Task brief: The lines to extract start at the one containing "cad_parts[node].hide_render = cad_parts[node].hide_viewport" and end with the last line; give them exactly and nothing more.

=-=-=

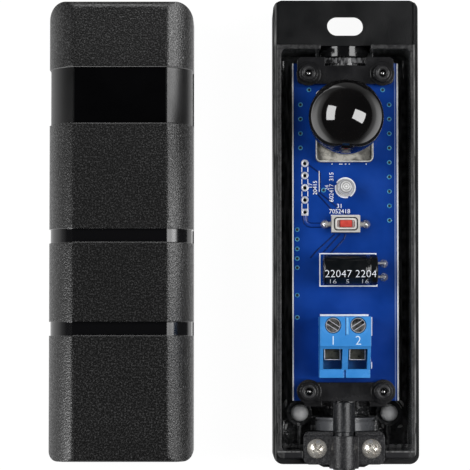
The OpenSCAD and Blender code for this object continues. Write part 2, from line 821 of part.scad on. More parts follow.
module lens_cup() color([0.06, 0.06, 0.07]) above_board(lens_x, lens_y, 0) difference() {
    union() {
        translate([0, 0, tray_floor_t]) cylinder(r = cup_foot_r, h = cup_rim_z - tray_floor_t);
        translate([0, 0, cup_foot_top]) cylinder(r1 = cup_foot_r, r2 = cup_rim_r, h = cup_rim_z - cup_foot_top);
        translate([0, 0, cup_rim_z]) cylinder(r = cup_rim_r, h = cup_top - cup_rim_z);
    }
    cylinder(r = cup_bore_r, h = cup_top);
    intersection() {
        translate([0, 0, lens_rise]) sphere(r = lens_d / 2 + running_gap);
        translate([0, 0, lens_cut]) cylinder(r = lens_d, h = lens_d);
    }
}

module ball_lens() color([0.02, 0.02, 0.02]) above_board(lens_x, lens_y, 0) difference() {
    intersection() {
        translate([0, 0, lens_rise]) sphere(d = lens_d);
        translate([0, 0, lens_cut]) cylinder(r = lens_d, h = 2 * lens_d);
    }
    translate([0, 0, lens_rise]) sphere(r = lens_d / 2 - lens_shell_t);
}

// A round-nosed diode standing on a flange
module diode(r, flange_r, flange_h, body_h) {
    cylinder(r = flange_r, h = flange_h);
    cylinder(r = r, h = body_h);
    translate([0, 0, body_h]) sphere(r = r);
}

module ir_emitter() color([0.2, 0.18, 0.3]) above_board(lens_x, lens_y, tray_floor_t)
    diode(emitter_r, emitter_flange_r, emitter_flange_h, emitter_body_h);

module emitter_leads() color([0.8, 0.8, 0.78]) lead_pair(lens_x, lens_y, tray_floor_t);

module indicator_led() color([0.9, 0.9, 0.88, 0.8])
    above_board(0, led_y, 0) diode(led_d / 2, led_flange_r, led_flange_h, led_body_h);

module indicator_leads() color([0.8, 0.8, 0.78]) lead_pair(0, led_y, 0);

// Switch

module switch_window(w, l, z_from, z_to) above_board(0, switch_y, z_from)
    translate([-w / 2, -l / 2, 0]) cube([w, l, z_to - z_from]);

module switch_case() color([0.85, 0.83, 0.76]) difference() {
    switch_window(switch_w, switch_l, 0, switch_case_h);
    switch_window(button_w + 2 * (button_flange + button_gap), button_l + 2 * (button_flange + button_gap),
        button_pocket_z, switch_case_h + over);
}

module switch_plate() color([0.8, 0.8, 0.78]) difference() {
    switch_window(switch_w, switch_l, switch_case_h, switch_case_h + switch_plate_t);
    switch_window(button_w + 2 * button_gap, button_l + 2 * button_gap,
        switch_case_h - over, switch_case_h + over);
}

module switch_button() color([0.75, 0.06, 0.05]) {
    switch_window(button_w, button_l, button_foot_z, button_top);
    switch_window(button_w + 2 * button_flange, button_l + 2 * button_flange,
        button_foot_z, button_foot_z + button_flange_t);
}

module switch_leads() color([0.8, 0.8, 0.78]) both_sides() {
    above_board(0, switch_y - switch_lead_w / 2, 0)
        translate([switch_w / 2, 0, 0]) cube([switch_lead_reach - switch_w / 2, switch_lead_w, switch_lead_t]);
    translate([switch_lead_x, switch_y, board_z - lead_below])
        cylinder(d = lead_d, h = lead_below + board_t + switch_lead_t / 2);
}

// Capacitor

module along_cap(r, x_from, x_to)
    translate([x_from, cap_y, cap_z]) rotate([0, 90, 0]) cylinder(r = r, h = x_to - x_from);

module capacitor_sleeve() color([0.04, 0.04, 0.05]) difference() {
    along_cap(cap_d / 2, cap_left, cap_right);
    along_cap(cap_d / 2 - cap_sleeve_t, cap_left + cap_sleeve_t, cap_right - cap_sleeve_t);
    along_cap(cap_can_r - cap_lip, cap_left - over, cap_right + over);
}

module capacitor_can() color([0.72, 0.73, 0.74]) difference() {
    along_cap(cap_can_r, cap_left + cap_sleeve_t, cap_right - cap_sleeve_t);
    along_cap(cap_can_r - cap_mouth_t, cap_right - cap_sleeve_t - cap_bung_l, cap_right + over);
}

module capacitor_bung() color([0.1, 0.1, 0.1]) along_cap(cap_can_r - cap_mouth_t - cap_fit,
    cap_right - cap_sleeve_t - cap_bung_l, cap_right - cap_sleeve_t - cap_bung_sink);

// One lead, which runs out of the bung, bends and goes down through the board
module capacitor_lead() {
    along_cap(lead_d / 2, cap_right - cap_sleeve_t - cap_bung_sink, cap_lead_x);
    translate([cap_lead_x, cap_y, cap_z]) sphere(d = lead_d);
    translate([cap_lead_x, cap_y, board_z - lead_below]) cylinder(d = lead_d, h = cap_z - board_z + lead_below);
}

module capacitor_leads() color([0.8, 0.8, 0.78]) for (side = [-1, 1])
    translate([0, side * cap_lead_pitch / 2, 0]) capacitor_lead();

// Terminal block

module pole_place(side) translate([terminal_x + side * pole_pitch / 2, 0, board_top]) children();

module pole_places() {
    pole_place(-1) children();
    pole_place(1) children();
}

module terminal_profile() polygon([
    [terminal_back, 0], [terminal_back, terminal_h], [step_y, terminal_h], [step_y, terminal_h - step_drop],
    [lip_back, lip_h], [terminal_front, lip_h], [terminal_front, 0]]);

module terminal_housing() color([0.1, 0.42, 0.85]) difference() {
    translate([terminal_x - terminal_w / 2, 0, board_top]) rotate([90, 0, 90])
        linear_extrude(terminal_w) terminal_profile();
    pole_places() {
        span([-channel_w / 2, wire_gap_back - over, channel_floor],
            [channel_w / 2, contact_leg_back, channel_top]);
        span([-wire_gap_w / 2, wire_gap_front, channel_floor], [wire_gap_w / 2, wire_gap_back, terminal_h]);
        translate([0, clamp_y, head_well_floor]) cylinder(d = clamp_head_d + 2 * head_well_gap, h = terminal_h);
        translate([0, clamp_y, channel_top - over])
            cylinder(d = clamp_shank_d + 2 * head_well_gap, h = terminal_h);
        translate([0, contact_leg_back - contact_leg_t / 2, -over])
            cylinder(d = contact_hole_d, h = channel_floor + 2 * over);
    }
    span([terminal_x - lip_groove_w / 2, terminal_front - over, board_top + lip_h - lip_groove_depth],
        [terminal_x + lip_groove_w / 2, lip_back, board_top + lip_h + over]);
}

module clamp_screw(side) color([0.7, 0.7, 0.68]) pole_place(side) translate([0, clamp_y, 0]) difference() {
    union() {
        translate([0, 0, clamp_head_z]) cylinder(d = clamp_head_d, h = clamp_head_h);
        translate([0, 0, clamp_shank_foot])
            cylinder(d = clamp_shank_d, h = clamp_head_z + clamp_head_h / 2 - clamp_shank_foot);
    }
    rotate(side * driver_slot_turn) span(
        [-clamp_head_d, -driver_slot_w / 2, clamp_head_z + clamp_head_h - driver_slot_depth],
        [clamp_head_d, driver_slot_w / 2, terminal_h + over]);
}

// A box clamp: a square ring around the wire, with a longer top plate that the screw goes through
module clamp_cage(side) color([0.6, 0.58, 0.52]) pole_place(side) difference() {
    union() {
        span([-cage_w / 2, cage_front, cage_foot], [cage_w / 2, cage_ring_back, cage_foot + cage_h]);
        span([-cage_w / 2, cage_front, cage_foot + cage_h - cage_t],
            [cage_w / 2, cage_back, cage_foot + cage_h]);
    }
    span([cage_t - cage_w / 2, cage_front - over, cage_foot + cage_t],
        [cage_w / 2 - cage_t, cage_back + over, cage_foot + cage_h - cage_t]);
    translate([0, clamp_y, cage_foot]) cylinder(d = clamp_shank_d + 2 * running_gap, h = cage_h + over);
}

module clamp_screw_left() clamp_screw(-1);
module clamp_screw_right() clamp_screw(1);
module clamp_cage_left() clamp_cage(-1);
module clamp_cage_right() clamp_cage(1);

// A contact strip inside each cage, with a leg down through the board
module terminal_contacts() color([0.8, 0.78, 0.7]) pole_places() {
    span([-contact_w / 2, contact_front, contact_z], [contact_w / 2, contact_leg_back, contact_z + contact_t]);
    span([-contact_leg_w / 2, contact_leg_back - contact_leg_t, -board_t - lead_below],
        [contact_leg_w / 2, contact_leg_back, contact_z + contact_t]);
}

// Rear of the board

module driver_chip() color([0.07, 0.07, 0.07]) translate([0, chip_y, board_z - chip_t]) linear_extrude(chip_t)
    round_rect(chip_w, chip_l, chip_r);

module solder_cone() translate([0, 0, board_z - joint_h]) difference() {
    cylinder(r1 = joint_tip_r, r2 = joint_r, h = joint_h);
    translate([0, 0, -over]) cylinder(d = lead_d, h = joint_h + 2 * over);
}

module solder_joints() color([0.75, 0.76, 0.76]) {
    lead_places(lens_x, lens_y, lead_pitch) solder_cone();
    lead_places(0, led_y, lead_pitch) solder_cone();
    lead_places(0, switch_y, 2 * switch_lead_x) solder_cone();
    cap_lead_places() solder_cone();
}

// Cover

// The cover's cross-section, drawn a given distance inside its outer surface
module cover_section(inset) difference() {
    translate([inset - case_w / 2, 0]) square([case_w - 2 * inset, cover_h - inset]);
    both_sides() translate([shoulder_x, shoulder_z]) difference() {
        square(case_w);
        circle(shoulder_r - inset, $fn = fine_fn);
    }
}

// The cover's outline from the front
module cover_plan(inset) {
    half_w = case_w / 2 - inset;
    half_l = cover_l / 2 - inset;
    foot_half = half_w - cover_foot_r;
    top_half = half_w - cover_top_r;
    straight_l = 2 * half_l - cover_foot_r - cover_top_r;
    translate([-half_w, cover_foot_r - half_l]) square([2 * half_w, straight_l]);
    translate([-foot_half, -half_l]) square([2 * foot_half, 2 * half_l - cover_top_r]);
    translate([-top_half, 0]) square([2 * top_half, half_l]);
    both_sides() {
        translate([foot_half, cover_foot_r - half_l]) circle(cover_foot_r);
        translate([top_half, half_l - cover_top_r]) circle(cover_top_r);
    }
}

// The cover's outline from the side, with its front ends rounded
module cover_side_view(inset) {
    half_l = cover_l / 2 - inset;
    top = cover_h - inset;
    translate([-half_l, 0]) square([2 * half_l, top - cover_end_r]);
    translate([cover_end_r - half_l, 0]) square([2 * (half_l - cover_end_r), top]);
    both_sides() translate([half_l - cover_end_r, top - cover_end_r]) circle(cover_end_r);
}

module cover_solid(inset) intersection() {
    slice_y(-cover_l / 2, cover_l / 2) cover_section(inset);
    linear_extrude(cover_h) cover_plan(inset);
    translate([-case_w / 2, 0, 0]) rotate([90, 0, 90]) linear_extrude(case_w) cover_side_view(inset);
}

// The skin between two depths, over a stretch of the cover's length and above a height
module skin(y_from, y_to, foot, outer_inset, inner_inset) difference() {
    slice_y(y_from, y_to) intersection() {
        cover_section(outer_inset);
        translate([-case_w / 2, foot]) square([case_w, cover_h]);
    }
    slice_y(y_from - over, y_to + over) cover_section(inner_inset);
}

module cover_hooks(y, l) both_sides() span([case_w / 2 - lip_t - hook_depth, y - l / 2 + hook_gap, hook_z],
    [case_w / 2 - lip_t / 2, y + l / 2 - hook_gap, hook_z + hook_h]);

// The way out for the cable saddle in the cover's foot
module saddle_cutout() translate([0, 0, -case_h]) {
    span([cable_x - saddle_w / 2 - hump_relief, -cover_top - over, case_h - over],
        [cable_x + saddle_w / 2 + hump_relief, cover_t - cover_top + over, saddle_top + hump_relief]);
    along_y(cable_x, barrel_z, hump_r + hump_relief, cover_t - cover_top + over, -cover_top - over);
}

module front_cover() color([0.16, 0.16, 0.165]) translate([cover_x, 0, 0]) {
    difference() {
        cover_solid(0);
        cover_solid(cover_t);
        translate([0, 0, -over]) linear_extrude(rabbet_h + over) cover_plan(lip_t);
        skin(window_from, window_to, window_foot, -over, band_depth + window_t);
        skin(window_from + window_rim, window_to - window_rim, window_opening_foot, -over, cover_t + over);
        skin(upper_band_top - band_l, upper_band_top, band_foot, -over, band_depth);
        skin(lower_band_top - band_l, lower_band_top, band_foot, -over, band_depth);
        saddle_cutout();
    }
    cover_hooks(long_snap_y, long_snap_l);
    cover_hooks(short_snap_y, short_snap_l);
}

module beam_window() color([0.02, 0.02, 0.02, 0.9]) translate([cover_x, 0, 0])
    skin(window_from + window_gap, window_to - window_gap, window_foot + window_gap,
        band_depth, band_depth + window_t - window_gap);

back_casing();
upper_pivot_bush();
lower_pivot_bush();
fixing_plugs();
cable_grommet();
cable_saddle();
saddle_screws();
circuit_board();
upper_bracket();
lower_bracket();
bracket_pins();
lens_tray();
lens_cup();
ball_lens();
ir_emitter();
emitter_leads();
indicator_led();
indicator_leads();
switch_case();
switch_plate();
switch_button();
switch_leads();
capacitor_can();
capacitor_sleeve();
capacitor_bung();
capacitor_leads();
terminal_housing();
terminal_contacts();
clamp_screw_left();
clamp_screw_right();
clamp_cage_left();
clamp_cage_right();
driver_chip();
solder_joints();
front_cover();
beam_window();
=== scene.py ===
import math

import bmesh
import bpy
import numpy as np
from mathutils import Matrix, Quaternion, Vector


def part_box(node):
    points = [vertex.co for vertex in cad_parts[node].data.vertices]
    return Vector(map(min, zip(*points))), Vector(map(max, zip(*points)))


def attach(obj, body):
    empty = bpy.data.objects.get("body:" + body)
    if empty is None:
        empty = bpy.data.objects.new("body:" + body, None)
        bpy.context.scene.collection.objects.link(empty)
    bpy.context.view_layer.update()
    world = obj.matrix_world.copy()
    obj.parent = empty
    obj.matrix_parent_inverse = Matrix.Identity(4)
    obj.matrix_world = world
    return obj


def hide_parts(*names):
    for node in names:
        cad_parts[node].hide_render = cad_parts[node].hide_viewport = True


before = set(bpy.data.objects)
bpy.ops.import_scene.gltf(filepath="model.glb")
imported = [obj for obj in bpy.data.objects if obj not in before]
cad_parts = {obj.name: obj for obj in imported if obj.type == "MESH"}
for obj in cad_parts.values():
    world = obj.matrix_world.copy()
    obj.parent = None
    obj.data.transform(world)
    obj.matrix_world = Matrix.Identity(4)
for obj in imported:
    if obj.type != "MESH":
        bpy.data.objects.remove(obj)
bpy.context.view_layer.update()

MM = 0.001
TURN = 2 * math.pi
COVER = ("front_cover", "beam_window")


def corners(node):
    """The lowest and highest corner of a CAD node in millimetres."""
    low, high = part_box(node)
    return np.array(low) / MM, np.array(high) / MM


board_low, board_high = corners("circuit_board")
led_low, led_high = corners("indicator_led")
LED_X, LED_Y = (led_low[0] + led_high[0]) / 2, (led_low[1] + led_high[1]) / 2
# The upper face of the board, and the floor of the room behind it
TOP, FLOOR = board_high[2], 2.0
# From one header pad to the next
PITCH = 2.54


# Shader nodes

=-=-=

Final answer:
        cad_parts[node].hide_render = cad_parts[node].hide_viewport = True


before = set(bpy.data.objects)
bpy.ops.import_scene.gltf(filepath="model.glb")
imported = [obj for obj in bpy.data.objects if obj not in before]
cad_parts = {obj.name: obj for obj in imported if obj.type == "MESH"}
for obj in cad_parts.values():
    world = obj.matrix_world.copy()
    obj.parent = None
    obj.data.transform(world)
    obj.matrix_world = Matrix.Identity(4)
for obj in imported:
    if obj.type != "MESH":
        bpy.data.objects.remove(obj)
bpy.context.view_layer.update()

MM = 0.001
TURN = 2 * math.pi
COVER = ("front_cover", "beam_window")


def corners(node):
    """The lowest and highest corner of a CAD node in millimetres."""
    low, high = part_box(node)
    return np.array(low) / MM, np.array(high) / MM


board_low, board_high = corners("circuit_board")
led_low, led_high = corners("indicator_led")
LED_X, LED_Y = (led_low[0] + led_high[0]) / 2, (led_low[1] + led_high[1]) / 2
# The upper face of the board, and the floor of the room behind it
TOP, FLOOR = board_high[2], 2.0
# From one header pad to the next
PITCH = 2.54


# Shader nodes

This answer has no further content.